Il ajoute qu’il fut pris de vertige par les sommets que la corruption avait atteints, par la paupérisation de la classe moyenne qui vivait bien sous Boumediène, par « la demi-douzaine d’hommes d’affaires que l’on présentait comme tels étaient plutôt des capitalistes d’État, voire des affairistes, liés aux « services » ou au pouvoir, qu’ils contribuaient à corrompre. »
Tableau noir duquel scintillent quelques points lumineux : « Un niveau d’éducation très honorable, avec un taux d’alphabétisation de 96% et plus de 1 million d’étudiants à l’université, alors qu’en 1962 on ne comptait que huit cents étudiants algériens. » Satisfecit inattendu sur la question de la qualité de l’école ? Oui, puisqu’il le dit, alors ne boudons pas notre plaisir.
Sur la colonisation et ses conséquences sur l’Algérie indépendante, nous ne changerons pas une virgule tant ça sonne vrai : « De ce fait, lorsque l’Algérie devint indépendante, la France se retira avec toute l’administration qu’elle avait mise en place.

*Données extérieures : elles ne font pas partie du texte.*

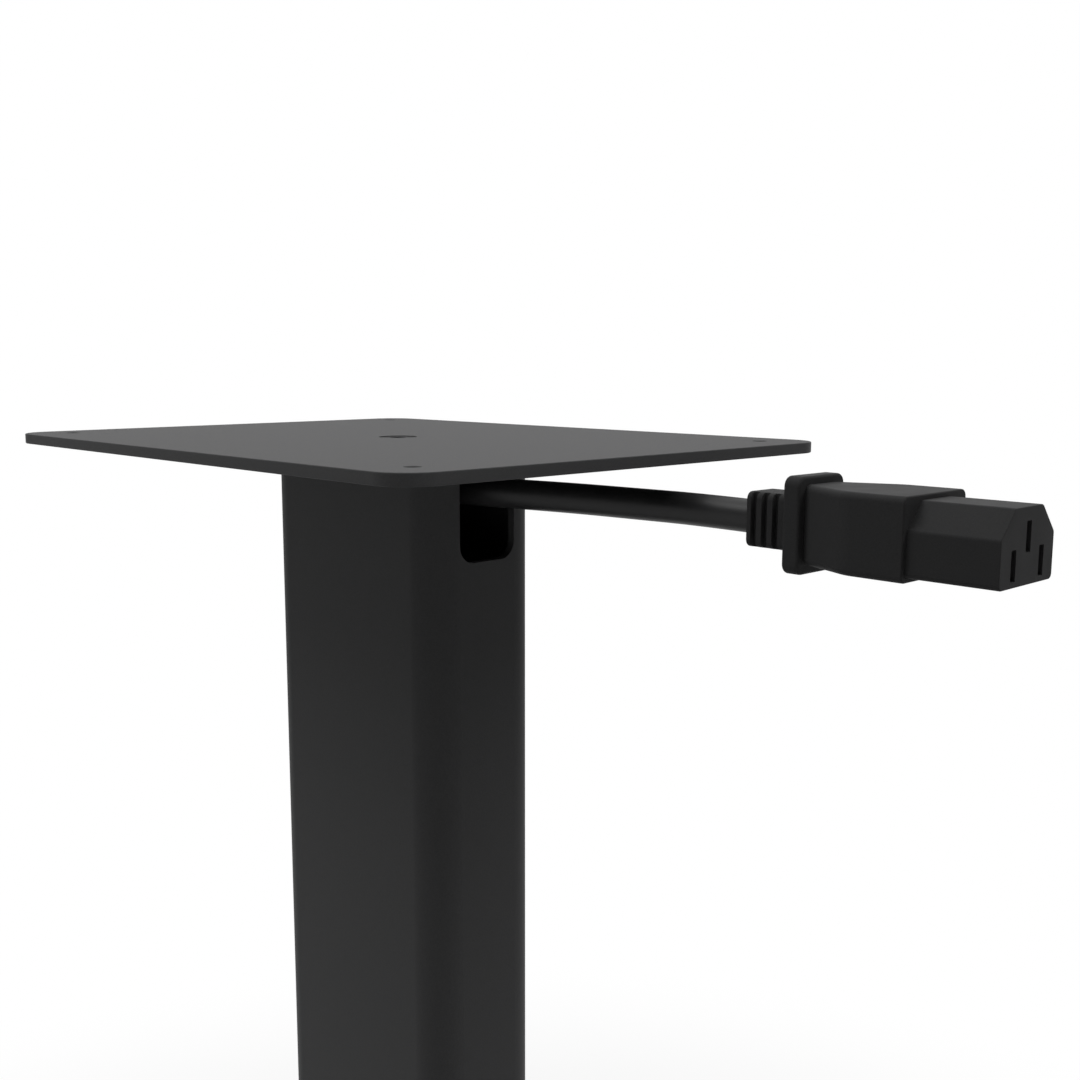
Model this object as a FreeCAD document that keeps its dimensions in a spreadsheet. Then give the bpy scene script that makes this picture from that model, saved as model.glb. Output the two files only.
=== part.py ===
import FreeCAD, Part
import math
import os

import Sketcher
from FreeCAD import Placement, Rotation, Vector

# A floor stand for a loudspeaker: a steel plate on a rectangular column, a heavy base on four
# levelling spikes, and the loudspeaker's mains lead, which runs down inside the column.
#
# Frame: millimetres, +Z up, origin on the floor below the column's middle. The front faces -Y,
# and the cable notches are in the column's rear wall, on the +Y side.

DIMENSIONS = {
    # top plate
    "stand_height": 620.0,
    "plate_width": 150.0,
    "plate_depth": 198.0,
    "plate_thickness": 3.0,
    "plate_corner": 10.0,
    "plate_hole": 3.5,
    "plate_hole_inset": 13.0,
    "plate_edge": 0.5,
    # countersunk screws, M6
    "screw_thread": 6.0,
    "screw_head": 11.3,
    "screw_recess": 0.2,
    "screw_socket": 4.0,
    "socket_depth": 2.4,
    "top_screw_length": 8.0,
    "base_screw_length": 16.0,
    # column and what is welded inside it
    "column_width": 40.0,
    "column_depth": 80.0,
    "column_corner": 10.0,
    "column_wall": 2.5,
    "notch_width": 20.0,
    "notch_height": 29.8,
    "notch_corner": 5.0,
    "block_depth": 56.0,
    "cross_plate_thickness": 5.0,
    "foot_block_thickness": 10.0,
    "pin_diameter": 4.0,
    "pin_length": 6.0,
    "pin_entry": 1.5,
    "pin_spacing": 40.0,
    # base
    "base_width": 220.0,
    "base_depth": 270.0,
    "base_thickness": 8.0,
    "base_corner": 20.0,
    "base_edge": 1.0,
    "base_underside": 22.0,
    "base_screw_x": 16.0,
    "base_screw_y": 40.0,
    # levelling feet, M8
    "foot_inset": 24.0,
    "pad_diameter": 22.0,
    "pad_thickness": 1.5,
    "disc_diameter": 24.0,
    "disc_thickness": 4.5,
    "dimple_depth": 2.0,
    "dimple_floor": 2.0,
    "dimple_mouth": 5.6,
    "spike_thread": 8.0,
    "spike_clearance": 0.05,
    "spike_point": 1.0,
    "spike_point_gap": 0.1,
    "spike_cone": 8.0,
    "spike_below_base": 2.0,
    "spike_collar": 3.0,
    "spanner_size": 13.0,
    "nut_height": 4.0,
    "spike_socket_depth": 3.5,
    # cord
    "cord_diameter": 8.2,
    # appliance connector, in its own frame: +Y towards the nose, origin on the cord's axis
    "nose_width": 23.8,
    "nose_height": 16.2,
    "nose_below_axis": 7.95,
    "nose_length": 20.5,
    "nose_hidden": 8.5,
    "nose_chamfer_x": 5.75,
    "nose_chamfer_z": 6.05,
    "nose_keel": 1.3,
    "slot_width": 2.1,
    "slot_height": 6.5,
    "slot_depth": 17.0,
    "slot_side": 6.2,
    "live_below_axis": 3.4,
    "earth_above_axis": 2.1,
    "contact_wall": 0.3,
    "contact_setback": 4.0,
    "grip_width": 26.4,
    "grip_height": 18.4,
    "grip_below_axis": 9.0,
    "grip_shoulder": 35.0,
    "grip_neck": 13.0,
    "grip_length": 28.3,
    "grip_flare": 8.0,
    "grip_edge": 1.8,
    "collar_width": 18.4,
    "collar_height": 22.6,
    "collar_length": 4.4,
    "collar_corner": 2.4,
    "collar_edge": 0.7,
    "relief_width": 11.8,
    "relief_height": 13.2,
    "relief_length": 12.4,
    "relief_corner": 1.8,
    "relief_slot": 1.5,
    "relief_slot_depth": 1.6,
    "relief_slot_pitch": 3.05,
    "relief_first_slot": 2.0,
    # mains plug, in its own frame: +Y towards the blades, origin on the cord's axis
    "plug_relief_tail": 10.4,
    "plug_relief_root": 14.0,
    "plug_relief_length": 26.0,
    "plug_relief_corner": 5.0,
    "plug_shoulder": 12.0,
    "plug_width": 27.0,
    "plug_height": 24.0,
    "plug_barrel": 21.0,
    "plug_corner": 6.0,
    "blade_thickness": 1.52,
    "blade_width": 6.35,
    "blade_length": 17.5,
    "blade_side": 6.35,
    "blade_above_axis": 4.5,
    "ground_diameter": 4.76,
    "ground_length": 20.6,
    "ground_below_axis": 7.4,
    # coil of spare cord and its tie
    "coil_inner": 37.2,
    "coil_outer": 53.9,
    "coil_bottom": 1.1,
    "coil_top": 17.8,
    "coil_round": 4.0,
    "tie_gap": 0.1,
    "tie_side_gap": 0.5,
    "tie_thickness": 1.0,
    "tie_width": 10.0,
}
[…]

Les nouvelles autorités, qui n’en avaient aucune expérience, ne purent s’appuyer que sur une culture et des structures qui leur avaient réussi pour mener leur guérilla contre la France, mais ne convenaient pas pour diriger l’État. Les difficultés que rencontrèrent les autorités algériennes de la période postcoloniale pour gouverner leur pays trouvaient donc en partie leur origine dans une conception absolue de la colonisation de la part de la France. » Mais si la France a sa part, l’Algérie aussi, du moins ses dirigeants, ont aussi une lourde et grande responsabilité sur les échecs qu’a connus notre pays : « L’accaparement du pouvoir et des richesses par un petit groupe, la perte du sens de l’intérêt général, la prévalence des intérêts particuliers à tous les niveaux y ont leur part. »
À sa nomination, il a une idée précise sur ce que doivent être les relations entre les deux pays : tourner la page du passé, non pas en l’occultant, mais en l’assumant, dans la dignité, c’est-à-dire en reconnaissant les faits.
Pleure ô mon pays bien aimé
Sur le président Bouteflika, le portrait qu’il en fait est résolument positif. Il qualifie de chaleureuses les relations qu’il entretenait avec lui, se faisant recevoir de longues heures : « Dans nos entretiens, le président Bouteflika se livrait à de vastes tours d’horizon sur la situation internationale, où se manifestait la grande acuité de ses analyses. « Je me demande pourquoi je vous dis tout cela, s’étonna-t-il lui-même un jour. Peut-être parce que cela peut vous être utile. Mais au fond, il n’y a qu’une chose qui m’intéresse : c’est l’Algérie. »
Avant de quitter Alger, en juillet 2008, Bajolet, en bon diplomate, rédigea une note de réflexion à l’intention du Quai d’Orsay. Cette note tient à la fois du réquisitoire et de la plaidoirie. « L’Algérie, constatais-je, est comme frappée d’une sorte de malédiction : elle a tous les atouts pour réussir, dont certains, comme la richesse du sol, peuvent faire envie à ses voisins. Mais elle n’arrive pas à en tirer parti, car cette même richesse est gaspillée ou accaparée, quasiment depuis l’indépendance, par une nomenclature indéboulonnable et qui se renouvelle par cooptation, tandis que le peuple, habitué aux (très relatives) facilités de l’État providence et éloigné de la culture de l’effort qui permettrait au pays de décoller, n’attend lui-même que la distribution d’une partie de la manne, qu’on lui accorde chichement quand il le faut. »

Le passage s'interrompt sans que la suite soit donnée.